Supplied material:
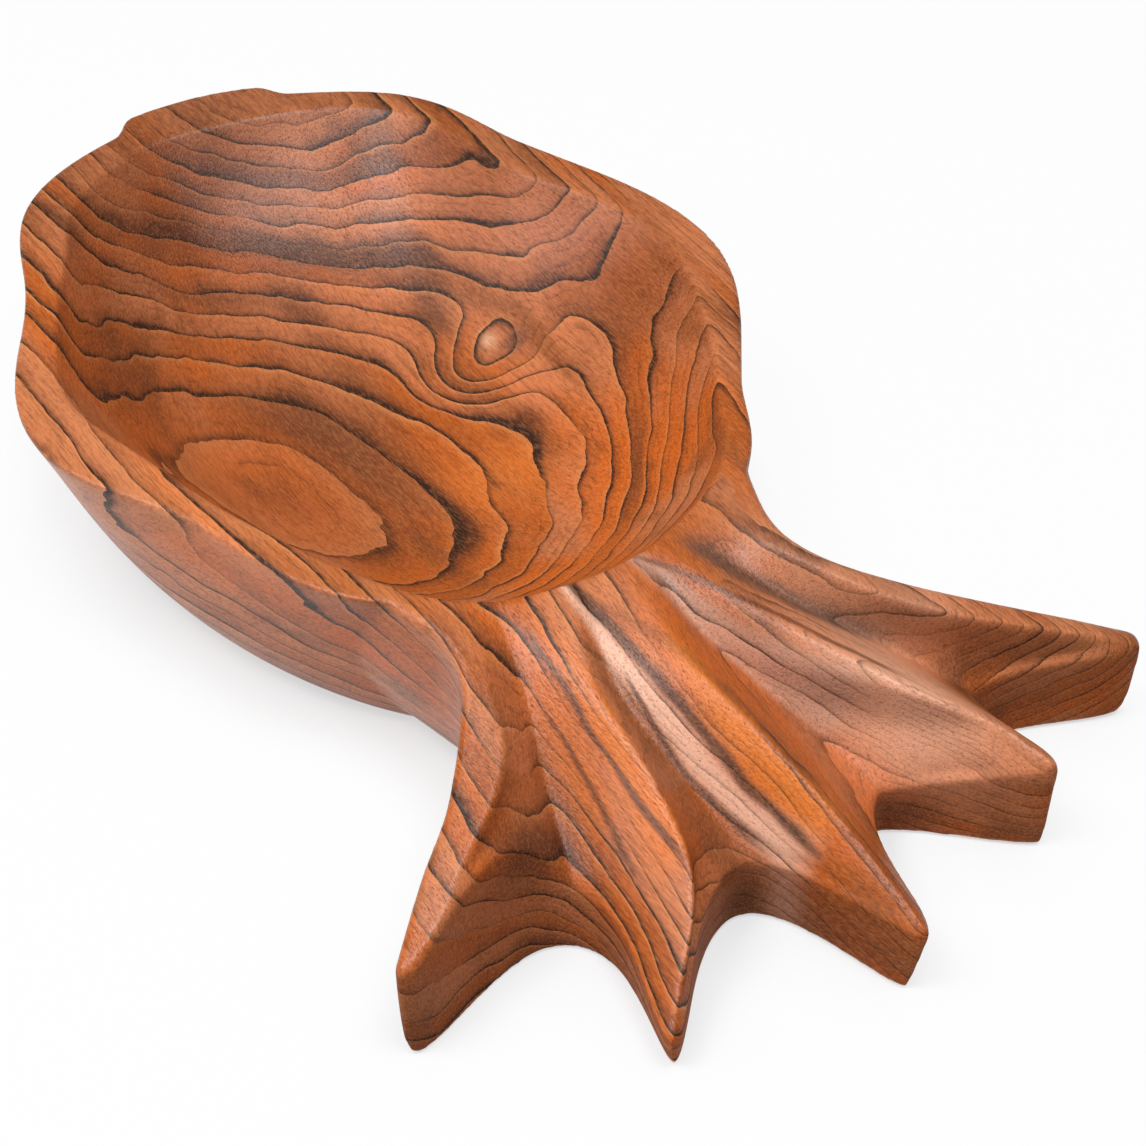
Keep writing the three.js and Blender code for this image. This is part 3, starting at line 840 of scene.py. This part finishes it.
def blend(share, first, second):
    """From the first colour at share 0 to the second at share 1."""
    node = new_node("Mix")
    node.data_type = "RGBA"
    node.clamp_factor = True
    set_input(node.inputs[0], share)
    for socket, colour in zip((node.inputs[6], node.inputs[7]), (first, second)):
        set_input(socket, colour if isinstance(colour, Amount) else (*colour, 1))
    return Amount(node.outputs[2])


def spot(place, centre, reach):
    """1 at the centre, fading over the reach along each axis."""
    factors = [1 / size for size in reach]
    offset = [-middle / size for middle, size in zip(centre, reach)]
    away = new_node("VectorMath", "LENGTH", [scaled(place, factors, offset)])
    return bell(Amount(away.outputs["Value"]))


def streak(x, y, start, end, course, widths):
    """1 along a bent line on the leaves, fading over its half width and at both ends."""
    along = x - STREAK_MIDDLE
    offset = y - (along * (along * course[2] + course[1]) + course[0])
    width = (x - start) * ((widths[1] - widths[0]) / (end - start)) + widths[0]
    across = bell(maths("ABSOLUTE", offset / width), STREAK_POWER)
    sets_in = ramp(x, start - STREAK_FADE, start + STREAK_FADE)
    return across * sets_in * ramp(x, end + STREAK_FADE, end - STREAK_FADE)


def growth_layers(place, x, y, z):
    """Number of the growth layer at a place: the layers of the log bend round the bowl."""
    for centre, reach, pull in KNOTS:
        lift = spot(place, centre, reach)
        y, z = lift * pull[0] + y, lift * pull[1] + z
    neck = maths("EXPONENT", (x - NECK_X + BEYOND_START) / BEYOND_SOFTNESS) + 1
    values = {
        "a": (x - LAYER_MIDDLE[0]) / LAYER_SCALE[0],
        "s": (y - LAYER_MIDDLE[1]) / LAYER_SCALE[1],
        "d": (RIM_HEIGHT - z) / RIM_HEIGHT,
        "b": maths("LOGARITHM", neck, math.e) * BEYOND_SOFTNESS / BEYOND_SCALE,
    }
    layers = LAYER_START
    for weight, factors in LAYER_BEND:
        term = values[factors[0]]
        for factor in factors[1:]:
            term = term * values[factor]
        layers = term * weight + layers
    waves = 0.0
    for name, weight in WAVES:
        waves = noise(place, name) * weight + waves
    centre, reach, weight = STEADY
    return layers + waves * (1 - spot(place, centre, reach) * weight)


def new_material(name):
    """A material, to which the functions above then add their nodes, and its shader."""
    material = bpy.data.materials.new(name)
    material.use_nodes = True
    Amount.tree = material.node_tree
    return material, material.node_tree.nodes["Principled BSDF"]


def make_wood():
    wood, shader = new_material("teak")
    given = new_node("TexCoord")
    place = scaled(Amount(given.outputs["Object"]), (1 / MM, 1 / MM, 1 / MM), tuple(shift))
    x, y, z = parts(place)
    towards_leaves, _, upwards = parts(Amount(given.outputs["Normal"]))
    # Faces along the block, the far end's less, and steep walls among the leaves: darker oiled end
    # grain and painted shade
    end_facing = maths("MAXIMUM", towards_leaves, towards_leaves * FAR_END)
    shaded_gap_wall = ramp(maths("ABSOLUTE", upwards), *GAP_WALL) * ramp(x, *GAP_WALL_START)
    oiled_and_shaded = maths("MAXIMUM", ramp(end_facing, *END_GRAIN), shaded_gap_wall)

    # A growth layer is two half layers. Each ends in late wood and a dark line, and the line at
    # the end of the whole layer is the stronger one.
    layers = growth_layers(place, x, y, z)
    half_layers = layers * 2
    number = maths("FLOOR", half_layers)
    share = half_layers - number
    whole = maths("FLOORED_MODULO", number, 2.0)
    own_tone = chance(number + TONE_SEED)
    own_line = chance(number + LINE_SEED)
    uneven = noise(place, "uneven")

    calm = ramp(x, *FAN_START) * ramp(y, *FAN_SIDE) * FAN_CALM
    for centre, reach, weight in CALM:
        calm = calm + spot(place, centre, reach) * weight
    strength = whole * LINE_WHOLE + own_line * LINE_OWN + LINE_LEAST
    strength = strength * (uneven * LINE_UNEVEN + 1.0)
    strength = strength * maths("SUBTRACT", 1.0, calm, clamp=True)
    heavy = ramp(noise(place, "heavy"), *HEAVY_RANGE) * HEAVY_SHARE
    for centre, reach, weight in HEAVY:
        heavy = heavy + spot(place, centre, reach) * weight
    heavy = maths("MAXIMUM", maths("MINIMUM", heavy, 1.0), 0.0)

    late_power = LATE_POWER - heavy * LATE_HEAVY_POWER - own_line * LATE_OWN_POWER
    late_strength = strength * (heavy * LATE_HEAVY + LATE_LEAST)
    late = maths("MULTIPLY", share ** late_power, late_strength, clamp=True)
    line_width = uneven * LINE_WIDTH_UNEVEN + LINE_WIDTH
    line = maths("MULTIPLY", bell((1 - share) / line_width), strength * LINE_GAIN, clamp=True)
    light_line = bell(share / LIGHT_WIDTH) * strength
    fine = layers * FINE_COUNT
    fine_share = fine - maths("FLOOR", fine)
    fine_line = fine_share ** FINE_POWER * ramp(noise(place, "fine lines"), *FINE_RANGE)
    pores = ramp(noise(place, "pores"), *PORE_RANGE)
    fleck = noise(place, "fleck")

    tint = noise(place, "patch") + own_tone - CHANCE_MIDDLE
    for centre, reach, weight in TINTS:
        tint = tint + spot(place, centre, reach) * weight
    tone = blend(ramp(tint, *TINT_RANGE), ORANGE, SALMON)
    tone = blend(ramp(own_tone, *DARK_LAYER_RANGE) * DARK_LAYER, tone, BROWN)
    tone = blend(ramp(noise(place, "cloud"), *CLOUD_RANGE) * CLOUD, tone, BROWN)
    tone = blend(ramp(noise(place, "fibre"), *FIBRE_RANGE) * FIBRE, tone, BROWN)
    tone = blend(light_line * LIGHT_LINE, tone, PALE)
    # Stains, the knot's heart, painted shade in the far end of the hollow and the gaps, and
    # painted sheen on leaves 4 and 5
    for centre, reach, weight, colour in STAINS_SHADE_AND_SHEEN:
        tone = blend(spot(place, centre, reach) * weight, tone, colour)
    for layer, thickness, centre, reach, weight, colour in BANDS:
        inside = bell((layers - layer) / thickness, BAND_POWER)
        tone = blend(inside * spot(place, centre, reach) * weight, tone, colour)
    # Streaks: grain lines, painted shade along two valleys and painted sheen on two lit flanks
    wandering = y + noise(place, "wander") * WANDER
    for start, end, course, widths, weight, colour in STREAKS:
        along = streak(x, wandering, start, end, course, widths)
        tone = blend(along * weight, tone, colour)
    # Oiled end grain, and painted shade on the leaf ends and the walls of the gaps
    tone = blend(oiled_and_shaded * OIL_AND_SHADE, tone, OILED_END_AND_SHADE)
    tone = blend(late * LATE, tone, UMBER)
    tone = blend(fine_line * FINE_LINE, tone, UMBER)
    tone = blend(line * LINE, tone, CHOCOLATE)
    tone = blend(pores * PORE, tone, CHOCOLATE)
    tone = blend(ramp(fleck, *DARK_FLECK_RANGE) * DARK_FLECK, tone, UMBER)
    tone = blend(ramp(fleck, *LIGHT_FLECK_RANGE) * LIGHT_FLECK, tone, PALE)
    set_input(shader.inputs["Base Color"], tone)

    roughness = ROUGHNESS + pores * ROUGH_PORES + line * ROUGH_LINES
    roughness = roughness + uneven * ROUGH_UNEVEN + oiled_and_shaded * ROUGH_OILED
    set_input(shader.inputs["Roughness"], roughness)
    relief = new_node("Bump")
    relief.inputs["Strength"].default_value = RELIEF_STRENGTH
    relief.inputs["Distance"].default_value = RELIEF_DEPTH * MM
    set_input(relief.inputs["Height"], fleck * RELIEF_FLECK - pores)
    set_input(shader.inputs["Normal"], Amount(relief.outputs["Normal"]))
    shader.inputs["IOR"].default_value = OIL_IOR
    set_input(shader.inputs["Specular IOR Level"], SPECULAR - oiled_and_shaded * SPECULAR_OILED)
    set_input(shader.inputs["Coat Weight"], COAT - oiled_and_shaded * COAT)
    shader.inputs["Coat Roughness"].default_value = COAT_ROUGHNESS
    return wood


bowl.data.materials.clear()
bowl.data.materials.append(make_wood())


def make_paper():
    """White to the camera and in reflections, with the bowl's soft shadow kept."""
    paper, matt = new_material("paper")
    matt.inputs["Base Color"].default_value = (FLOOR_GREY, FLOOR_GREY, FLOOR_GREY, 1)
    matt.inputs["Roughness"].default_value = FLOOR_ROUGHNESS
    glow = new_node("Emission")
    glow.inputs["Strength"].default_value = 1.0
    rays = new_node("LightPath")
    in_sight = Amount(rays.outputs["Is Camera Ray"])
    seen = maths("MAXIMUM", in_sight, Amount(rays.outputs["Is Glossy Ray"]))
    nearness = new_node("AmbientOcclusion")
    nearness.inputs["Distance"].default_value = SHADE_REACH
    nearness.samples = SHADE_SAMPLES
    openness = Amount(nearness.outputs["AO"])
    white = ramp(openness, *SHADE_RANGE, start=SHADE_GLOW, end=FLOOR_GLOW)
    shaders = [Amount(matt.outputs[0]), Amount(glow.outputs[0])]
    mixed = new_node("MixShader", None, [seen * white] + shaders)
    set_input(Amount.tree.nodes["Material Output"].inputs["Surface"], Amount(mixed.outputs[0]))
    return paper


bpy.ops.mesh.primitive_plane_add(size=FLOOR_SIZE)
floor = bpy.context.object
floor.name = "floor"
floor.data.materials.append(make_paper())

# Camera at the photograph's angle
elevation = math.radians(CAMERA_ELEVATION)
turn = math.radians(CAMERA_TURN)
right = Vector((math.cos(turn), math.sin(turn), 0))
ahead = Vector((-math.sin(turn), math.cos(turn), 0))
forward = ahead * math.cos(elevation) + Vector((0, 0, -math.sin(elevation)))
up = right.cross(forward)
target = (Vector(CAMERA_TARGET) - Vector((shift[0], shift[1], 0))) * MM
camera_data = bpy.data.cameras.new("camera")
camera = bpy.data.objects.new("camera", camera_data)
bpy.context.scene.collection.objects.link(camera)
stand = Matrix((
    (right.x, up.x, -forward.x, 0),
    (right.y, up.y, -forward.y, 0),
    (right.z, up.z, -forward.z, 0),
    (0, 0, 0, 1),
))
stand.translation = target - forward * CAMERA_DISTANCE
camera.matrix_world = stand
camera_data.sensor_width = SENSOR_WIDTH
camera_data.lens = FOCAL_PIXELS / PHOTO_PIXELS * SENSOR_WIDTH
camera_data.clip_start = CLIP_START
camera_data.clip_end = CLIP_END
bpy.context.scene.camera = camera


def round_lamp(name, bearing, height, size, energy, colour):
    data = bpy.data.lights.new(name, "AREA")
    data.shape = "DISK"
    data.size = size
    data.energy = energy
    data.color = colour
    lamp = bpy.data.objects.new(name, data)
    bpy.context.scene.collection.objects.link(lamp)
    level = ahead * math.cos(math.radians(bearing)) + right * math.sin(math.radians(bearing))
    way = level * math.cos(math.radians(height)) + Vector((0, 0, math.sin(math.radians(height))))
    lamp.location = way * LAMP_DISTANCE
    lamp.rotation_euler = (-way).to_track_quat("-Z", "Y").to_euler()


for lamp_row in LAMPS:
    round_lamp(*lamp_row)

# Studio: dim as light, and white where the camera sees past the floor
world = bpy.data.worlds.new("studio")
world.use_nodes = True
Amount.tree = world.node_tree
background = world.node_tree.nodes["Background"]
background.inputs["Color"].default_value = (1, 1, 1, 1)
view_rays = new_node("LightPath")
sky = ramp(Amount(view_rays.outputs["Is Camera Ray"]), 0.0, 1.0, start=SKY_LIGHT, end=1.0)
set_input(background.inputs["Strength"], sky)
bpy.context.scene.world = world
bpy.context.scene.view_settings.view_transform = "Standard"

Goal:
Your task is to quote the lines above, beginning with the first and ending with the one that holds "return across *".

Response:
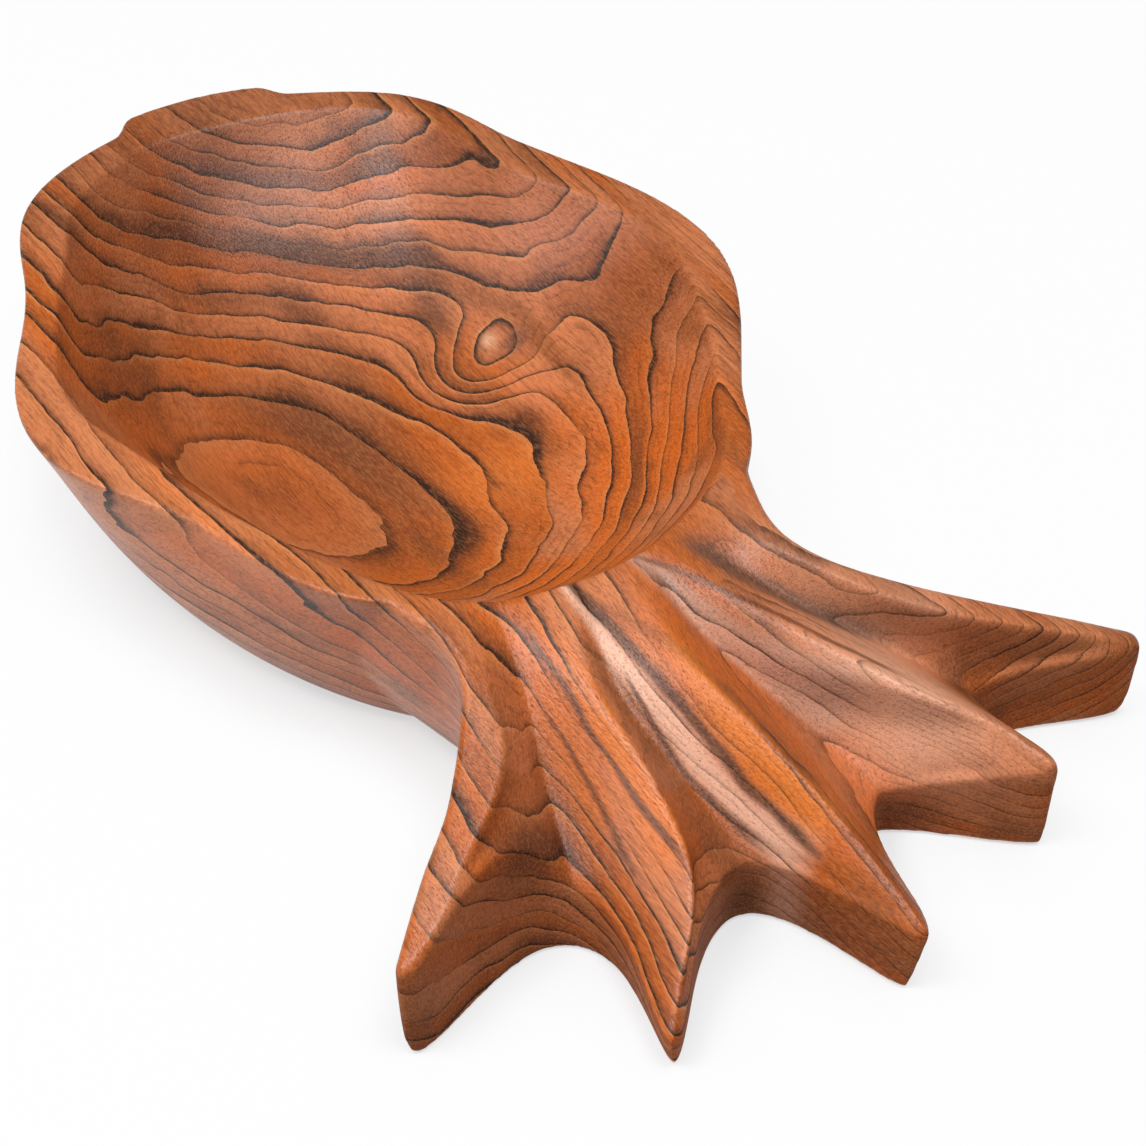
Keep writing the three.js and Blender code for this image. This is part 3, starting at line 840 of scene.py. This part finishes it.
def blend(share, first, second):
    """From the first colour at share 0 to the second at share 1."""
    node = new_node("Mix")
    node.data_type = "RGBA"
    node.clamp_factor = True
    set_input(node.inputs[0], share)
    for socket, colour in zip((node.inputs[6], node.inputs[7]), (first, second)):
        set_input(socket, colour if isinstance(colour, Amount) else (*colour, 1))
    return Amount(node.outputs[2])


def spot(place, centre, reach):
    """1 at the centre, fading over the reach along each axis."""
    factors = [1 / size for size in reach]
    offset = [-middle / size for middle, size in zip(centre, reach)]
    away = new_node("VectorMath", "LENGTH", [scaled(place, factors, offset)])
    return bell(Amount(away.outputs["Value"]))


def streak(x, y, start, end, course, widths):
    """1 along a bent line on the leaves, fading over its half width and at both ends."""
    along = x - STREAK_MIDDLE
    offset = y - (along * (along * course[2] + course[1]) + course[0])
    width = (x - start) * ((widths[1] - widths[0]) / (end - start)) + widths[0]
    across = bell(maths("ABSOLUTE", offset / width), STREAK_POWER)
    sets_in = ramp(x, start - STREAK_FADE, start + STREAK_FADE)
    return across * sets_in * ramp(x, end + STREAK_FADE, end - STREAK_FADE)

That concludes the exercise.